Naturally, because things had been trudging along too smoothly for the Giants, it looks like Antonio Pierce could be implicated in some wrong doing for potentially disposing of the illegal firearm of which Burress shot himself. Derrick Ward was reportedly at the club with them, but doesn’t seem to have any rumors circulating about his involvement. Now, one could look at the three games the Giants have played this season without Burress (this week, last week against the Cardinals and a one game suspension against the Rams) and conclude that they probably do not need him to repeat. But losing Pierce would be catastrophic, as the Giants are stretched thin on defense as it is. Normally I wouldn’t care about any of this, but when you have a $50, 20-1 stake in a teams season, it tends to pique your interest.

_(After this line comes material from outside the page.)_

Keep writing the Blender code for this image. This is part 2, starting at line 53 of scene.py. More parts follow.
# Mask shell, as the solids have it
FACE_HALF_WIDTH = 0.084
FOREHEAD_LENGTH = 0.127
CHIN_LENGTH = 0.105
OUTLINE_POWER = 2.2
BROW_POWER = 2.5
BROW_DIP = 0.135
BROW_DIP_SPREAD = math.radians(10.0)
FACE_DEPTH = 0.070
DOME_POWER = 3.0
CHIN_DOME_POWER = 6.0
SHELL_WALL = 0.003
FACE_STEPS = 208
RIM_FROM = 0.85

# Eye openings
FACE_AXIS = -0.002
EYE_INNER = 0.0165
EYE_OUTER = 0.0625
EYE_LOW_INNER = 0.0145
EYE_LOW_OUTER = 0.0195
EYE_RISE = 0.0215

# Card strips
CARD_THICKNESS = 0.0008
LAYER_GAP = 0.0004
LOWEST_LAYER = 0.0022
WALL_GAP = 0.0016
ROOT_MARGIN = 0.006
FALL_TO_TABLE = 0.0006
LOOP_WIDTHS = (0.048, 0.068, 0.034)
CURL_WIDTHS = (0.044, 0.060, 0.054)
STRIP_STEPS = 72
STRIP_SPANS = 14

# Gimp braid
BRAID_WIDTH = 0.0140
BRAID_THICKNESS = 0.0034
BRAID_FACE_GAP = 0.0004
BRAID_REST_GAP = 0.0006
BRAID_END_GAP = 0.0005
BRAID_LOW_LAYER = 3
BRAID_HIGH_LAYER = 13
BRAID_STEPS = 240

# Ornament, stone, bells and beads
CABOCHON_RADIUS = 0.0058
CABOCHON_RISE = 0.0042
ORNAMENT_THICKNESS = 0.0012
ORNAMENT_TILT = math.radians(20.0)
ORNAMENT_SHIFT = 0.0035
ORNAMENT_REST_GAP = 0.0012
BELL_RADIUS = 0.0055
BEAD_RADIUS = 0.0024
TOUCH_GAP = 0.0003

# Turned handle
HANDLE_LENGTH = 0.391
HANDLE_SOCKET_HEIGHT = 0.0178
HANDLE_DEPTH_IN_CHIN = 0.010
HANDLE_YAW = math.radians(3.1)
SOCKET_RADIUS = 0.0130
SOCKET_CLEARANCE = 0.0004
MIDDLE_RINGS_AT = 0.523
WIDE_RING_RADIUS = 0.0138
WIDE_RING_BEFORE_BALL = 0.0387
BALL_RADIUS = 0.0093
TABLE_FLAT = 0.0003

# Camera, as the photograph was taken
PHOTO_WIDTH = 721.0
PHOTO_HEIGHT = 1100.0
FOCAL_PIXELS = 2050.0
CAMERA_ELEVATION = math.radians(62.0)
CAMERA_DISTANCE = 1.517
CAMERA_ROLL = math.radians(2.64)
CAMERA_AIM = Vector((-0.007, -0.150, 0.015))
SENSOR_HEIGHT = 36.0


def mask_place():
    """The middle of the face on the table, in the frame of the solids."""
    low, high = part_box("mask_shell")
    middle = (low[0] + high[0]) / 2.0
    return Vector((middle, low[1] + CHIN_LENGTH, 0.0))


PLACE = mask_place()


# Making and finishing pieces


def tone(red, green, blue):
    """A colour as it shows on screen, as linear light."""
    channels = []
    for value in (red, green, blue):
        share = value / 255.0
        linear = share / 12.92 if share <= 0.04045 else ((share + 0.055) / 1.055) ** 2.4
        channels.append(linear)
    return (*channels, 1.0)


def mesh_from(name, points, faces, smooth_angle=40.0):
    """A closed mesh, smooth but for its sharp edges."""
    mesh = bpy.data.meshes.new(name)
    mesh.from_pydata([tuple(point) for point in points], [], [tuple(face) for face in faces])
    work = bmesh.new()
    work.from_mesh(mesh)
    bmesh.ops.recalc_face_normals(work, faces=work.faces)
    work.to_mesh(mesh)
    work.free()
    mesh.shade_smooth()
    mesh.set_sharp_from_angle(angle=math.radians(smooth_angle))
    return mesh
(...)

Right now, the Giants look like the clear cut favorite to win the NFC, but with the Titans, Colts, Steelers (and to a lesser extent) the Jets all peaking at the right time; that AFC supremacy we’ve heard about for the past seven or eight years starts to look more and more glaring. For the time being, they’re still the favorites. But teams have under-performed in the past with much fewer setbacks and distractions. We’ll see just how much like Teflon this Giants team is next week against the Cowboys.

And finally, in honor of the crapshoot that is the 2008 NFL season, we’re going to be issuing an award for the least suspecting performance of every Saturday every week. Last week we dubbed this the Tim Hightower/Peyton Hillis/Mark Bradley performer of the day, but for the sake of brevity we’ll cut it to the Tim Hightower award. The stipulations for this award is that you have to be owned by less than 30% of the leagues on Yahoo, relatively obscure and have an aberration of a performance for one week.

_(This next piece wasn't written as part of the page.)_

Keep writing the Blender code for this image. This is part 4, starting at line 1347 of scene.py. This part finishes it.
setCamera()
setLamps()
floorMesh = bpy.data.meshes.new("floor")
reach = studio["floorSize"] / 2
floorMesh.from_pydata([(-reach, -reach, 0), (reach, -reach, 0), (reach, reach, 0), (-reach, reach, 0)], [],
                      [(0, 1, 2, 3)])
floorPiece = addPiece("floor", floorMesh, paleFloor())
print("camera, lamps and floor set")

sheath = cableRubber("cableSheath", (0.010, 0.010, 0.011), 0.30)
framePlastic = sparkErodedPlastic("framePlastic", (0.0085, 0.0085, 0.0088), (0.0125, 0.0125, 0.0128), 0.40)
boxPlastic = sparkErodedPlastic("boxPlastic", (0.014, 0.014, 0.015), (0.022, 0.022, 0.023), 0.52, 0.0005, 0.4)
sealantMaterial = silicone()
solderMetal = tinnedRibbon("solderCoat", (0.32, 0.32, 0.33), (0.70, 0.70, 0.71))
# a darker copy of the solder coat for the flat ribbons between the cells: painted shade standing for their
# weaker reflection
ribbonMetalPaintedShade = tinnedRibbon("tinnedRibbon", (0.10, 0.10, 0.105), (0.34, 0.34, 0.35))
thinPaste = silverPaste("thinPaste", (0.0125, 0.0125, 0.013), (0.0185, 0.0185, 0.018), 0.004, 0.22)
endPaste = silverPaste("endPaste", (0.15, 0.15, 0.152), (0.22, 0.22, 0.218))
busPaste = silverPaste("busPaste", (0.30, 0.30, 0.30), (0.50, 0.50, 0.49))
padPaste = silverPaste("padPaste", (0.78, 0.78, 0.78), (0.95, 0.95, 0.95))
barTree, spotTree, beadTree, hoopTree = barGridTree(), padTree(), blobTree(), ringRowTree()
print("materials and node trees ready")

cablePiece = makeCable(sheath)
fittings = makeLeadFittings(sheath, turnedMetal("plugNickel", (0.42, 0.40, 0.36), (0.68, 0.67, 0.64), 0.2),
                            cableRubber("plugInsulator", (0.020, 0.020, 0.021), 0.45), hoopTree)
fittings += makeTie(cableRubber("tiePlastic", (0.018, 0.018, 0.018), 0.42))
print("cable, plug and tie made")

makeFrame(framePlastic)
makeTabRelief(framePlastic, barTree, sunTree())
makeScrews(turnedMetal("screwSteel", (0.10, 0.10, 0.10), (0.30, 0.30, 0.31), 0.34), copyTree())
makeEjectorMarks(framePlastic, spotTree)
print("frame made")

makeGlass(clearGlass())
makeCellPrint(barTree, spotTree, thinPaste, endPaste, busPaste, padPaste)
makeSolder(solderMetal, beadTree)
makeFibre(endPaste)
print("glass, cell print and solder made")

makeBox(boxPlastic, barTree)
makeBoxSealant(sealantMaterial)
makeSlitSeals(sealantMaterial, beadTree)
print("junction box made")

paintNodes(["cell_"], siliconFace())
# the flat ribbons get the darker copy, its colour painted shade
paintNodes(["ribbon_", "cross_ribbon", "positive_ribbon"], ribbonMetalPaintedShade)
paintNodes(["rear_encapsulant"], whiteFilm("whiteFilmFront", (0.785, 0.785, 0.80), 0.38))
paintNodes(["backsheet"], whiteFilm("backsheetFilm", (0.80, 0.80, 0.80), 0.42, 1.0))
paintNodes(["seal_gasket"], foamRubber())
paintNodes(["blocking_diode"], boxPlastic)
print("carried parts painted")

This week’s Tim Hightower award winner: Mark Clayton. Clayton, a fourth year receiver out of Oklahoma managed to receive and pass for a touchdown last week against the lowly Bengals. He is often confused with Michael Clayton, who was also a first round draft pick taken out of LSU the season before Mark. Our winner has toiled away in obscurity as Baltimore has struggled to find a legitimate passing game ever since Vinny Testaverde bolted for the Jets in the late 90’s. So congratulations, Mark Clayton, on dropping a third of your seasonal production in one week on nobody in particular because you’ve never been reliable enough to own, much less start.

That’s it for today, back with more tomorrow.